Each of its 50 states also has its own constitution by which the government and officials of each state are governed. Under our traditions of government, the meaning of the provisions of a constitution is determined by the judicial branch of government.
Judges often interpret constitutional provisions differently. But most start their interpretation with the language of the constitution. I read an MSNBC article recently (RCReader.com/y/foreclosure2) that stated: “Supreme Court Justice Antonin Scalia took the stage at Southern Methodist University Monday night and argued the Constitution is ‘not a living document’ and is ‘dead, dead, dead.’
“Justice Scalia discussed how children would visit the Supreme Court and refer to the Constitution as a ‘living document’ but that the Constitution is, in fact, ‘dead.’ A staunch conservative and ‘textualist,’ Scalia believes the law must be taken literally and that the original meaning of the Constitution is the best way to interpret it.”
Regardless of whether one believes that a constitution is a “dead” document or “living organic law,” it is axiomatic that its interpretation must begin with the exact language of the constitution focused by the historical context in which it was written.
Unfortunately for us in the State of Washington, judges appear not inclined to consider constitutional language or historical context when construing the nature and extent of judicial responsibilities.
A decision (RCReader.com/y/foreclosure3) by Judge Michael J. Trickey of Division 1 of the Washington Court of Appeals (who ran unopposed for re-election in 2014 [RCReader.com/y/foreclosure4]) illustrates Washington courts’ failure to meaningfully address the constitutional issues that come before them.
In this opinion, the court acknowledges that the constitution gives superior courts original jurisdiction over all cases involving title and possession of real estate.

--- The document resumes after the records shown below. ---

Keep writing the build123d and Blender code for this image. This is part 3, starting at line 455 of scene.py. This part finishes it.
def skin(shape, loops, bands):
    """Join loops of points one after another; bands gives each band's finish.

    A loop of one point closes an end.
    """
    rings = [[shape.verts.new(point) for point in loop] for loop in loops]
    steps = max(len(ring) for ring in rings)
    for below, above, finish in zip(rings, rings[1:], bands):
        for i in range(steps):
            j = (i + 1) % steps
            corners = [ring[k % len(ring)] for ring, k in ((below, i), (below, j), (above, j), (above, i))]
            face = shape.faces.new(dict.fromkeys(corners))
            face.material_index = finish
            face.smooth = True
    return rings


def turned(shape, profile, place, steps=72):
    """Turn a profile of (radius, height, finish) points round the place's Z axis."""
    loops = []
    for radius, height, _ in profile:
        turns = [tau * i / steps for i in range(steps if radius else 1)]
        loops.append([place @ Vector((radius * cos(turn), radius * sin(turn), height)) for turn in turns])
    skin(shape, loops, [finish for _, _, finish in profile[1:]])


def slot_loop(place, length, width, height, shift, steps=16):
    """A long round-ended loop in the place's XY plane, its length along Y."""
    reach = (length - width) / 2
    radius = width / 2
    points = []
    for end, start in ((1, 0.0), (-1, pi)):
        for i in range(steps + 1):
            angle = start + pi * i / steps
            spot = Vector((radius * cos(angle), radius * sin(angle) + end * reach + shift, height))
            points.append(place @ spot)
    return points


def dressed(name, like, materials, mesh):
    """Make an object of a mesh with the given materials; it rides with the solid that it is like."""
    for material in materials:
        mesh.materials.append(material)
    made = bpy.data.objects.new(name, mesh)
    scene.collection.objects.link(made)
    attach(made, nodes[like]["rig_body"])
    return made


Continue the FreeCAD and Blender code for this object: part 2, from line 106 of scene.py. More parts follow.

But then it goes on to state that this does not matter, because the nonjudicial foreclosures are based on a contractual “power of sale” clause. A “power of sale” is a provision in a mortgage that allows lenders to take both title and possession of land upon the borrower’s default.
But Trickey’s analysis is more than a little bit shallow because the Washington Territory had always prohibited enforcement of power-of-sale clauses right up until the time the constitution was enacted in 1889.
Our founders then enacted this prohibition as part of Washington’s constitution to make sure the legislature could not allow Washingtonians to be subjected to such clauses in the future. Article II, section 28 of Washington’s constitution states: “The legislature is prohibited from enacting any private or special laws in the following cases: … (9) From giving effect to invalid deeds, wills, or other instruments.”
The most notorious invalid deeds at the time this provision of Washington’s constitution was written were deeds of trust that contained a power-of-sale clause. This provision was included in the constitution specifically to prevent such clauses from being enacted by the legislature.
The framers of Washington’s constitution, almost a third of whom were lawyers, intentionally gave superior courts both the authority and responsibility to resolve disputes about the title and possession of land judicially. Indeed, our founders could not have been any clearer that all foreclosures in Washington were subject to the original jurisdiction of the superior courts and needed to be resolved by judges.
The first sentence of Article IV, section 6 as passed in 1889 stated: “The superior court shall have original jurisdiction in all cases in equity and in all cases at law which involve the title or possession of real property … .”
Check out the court’s opinion and our motion to reconsider (RCReader.com/y/foreclosure5). I do not believe it takes a lawyer to figure that our framers did not intend that people could have their homes taken from them without having access to the original jurisdiction of the superior court.
Read “The Story of Mortgage Law” written by J.H. Chapin and published in the Harvard Law Review in 1890 (RCReader.com/y/foreclosure6). The article documents that in 1889, when Washington’s constitution was written, American equity law outlawed nonjudicial foreclosures of deeds of trust with power-of-sale clauses.